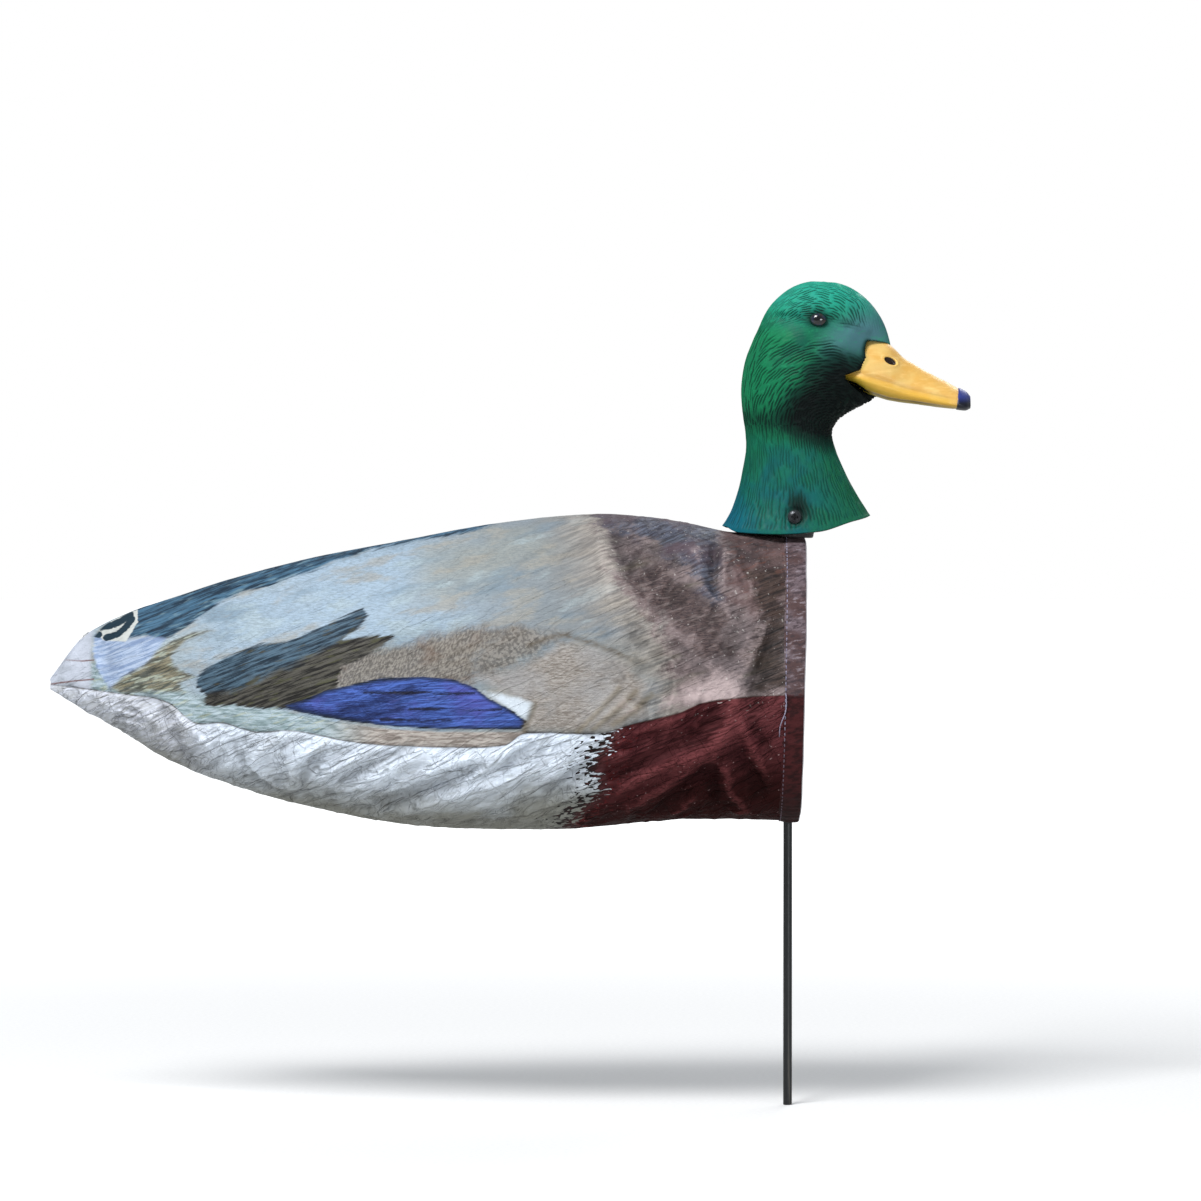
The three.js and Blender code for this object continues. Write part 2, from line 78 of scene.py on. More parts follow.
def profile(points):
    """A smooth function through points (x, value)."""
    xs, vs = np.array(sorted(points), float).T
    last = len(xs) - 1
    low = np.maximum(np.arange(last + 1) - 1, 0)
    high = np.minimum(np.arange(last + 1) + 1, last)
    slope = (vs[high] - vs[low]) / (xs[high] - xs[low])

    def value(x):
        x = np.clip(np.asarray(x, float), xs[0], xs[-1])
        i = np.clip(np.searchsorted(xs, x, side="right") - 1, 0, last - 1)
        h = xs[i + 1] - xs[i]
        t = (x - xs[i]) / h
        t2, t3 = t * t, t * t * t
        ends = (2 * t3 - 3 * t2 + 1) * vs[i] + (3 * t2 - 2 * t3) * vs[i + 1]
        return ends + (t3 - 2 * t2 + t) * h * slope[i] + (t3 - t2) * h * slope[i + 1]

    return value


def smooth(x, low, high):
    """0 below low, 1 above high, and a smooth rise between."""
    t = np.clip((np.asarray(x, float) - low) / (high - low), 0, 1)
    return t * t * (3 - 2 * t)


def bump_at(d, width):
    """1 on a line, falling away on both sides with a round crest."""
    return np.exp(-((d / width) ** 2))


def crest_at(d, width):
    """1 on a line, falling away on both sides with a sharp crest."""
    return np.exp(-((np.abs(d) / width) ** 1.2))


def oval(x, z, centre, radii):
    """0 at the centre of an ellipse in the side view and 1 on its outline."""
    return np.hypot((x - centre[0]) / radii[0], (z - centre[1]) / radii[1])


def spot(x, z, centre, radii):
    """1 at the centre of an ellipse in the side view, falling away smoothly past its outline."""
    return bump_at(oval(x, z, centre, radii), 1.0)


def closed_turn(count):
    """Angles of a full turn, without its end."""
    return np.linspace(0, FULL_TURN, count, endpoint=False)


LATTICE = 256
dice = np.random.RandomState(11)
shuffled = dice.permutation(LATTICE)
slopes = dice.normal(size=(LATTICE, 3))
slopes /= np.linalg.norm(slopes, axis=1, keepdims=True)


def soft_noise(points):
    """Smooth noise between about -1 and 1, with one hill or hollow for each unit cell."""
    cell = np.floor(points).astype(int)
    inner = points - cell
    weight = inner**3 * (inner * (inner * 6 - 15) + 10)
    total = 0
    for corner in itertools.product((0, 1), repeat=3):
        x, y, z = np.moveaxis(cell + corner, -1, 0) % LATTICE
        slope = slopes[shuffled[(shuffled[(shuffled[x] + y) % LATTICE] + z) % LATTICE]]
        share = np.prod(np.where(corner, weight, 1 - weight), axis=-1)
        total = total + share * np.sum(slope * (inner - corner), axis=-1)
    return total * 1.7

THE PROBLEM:
Begin with the first line of the listing and copy exactly through the line that contains "return value", please, keeping both ends and leaving out everything after.

CORRECT RESULT:
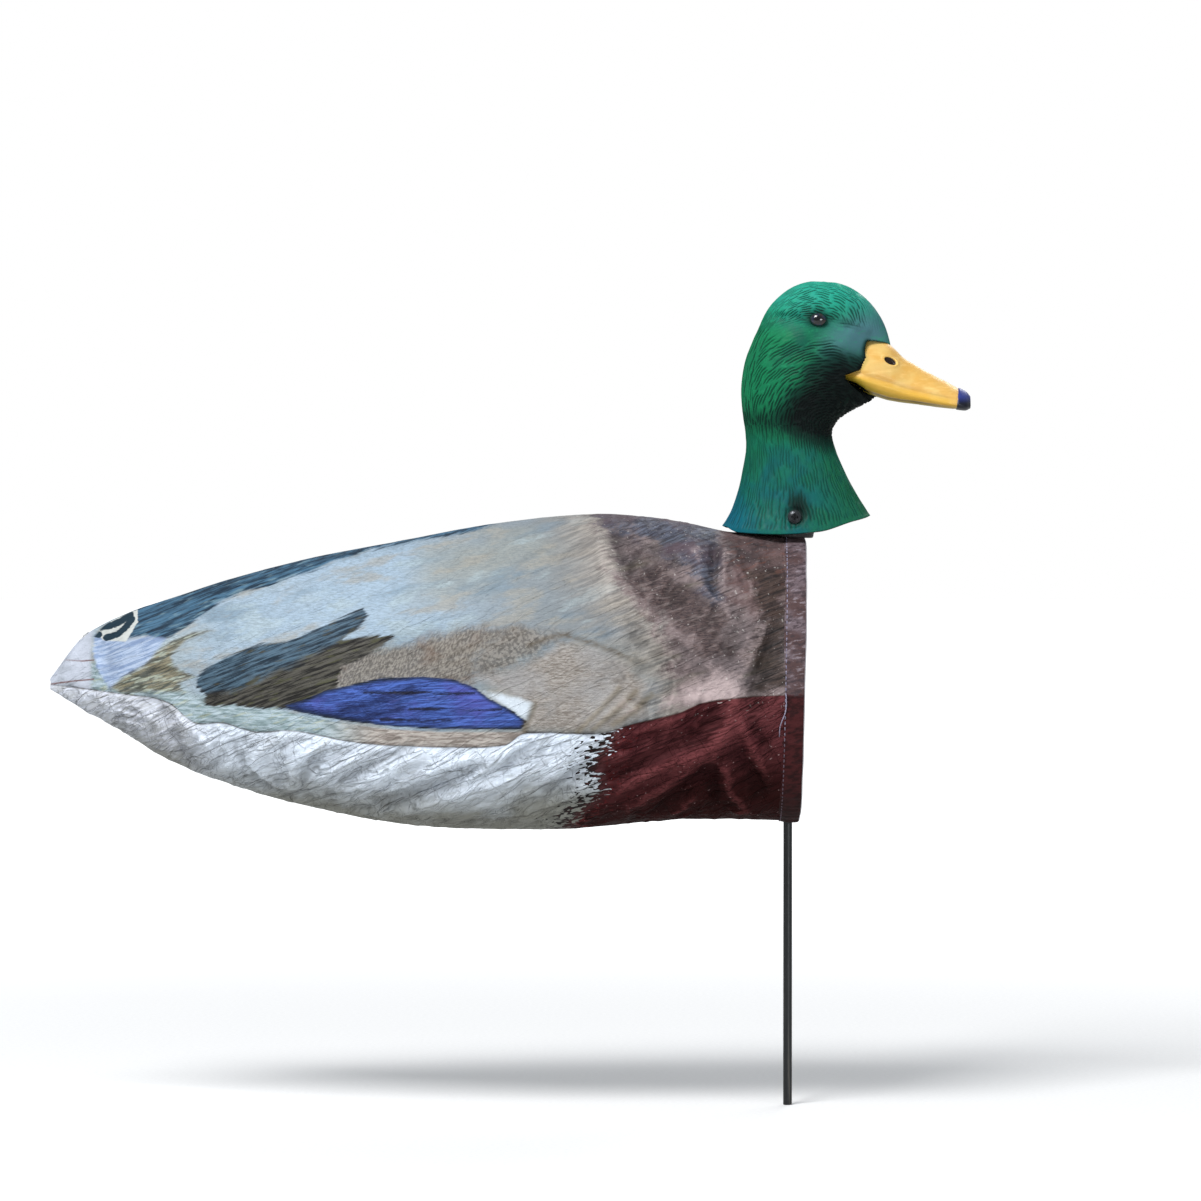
The three.js and Blender code for this object continues. Write part 2, from line 78 of scene.py on. More parts follow.
def profile(points):
    """A smooth function through points (x, value)."""
    xs, vs = np.array(sorted(points), float).T
    last = len(xs) - 1
    low = np.maximum(np.arange(last + 1) - 1, 0)
    high = np.minimum(np.arange(last + 1) + 1, last)
    slope = (vs[high] - vs[low]) / (xs[high] - xs[low])

    def value(x):
        x = np.clip(np.asarray(x, float), xs[0], xs[-1])
        i = np.clip(np.searchsorted(xs, x, side="right") - 1, 0, last - 1)
        h = xs[i + 1] - xs[i]
        t = (x - xs[i]) / h
        t2, t3 = t * t, t * t * t
        ends = (2 * t3 - 3 * t2 + 1) * vs[i] + (3 * t2 - 2 * t3) * vs[i + 1]
        return ends + (t3 - 2 * t2 + t) * h * slope[i] + (t3 - t2) * h * slope[i + 1]

    return value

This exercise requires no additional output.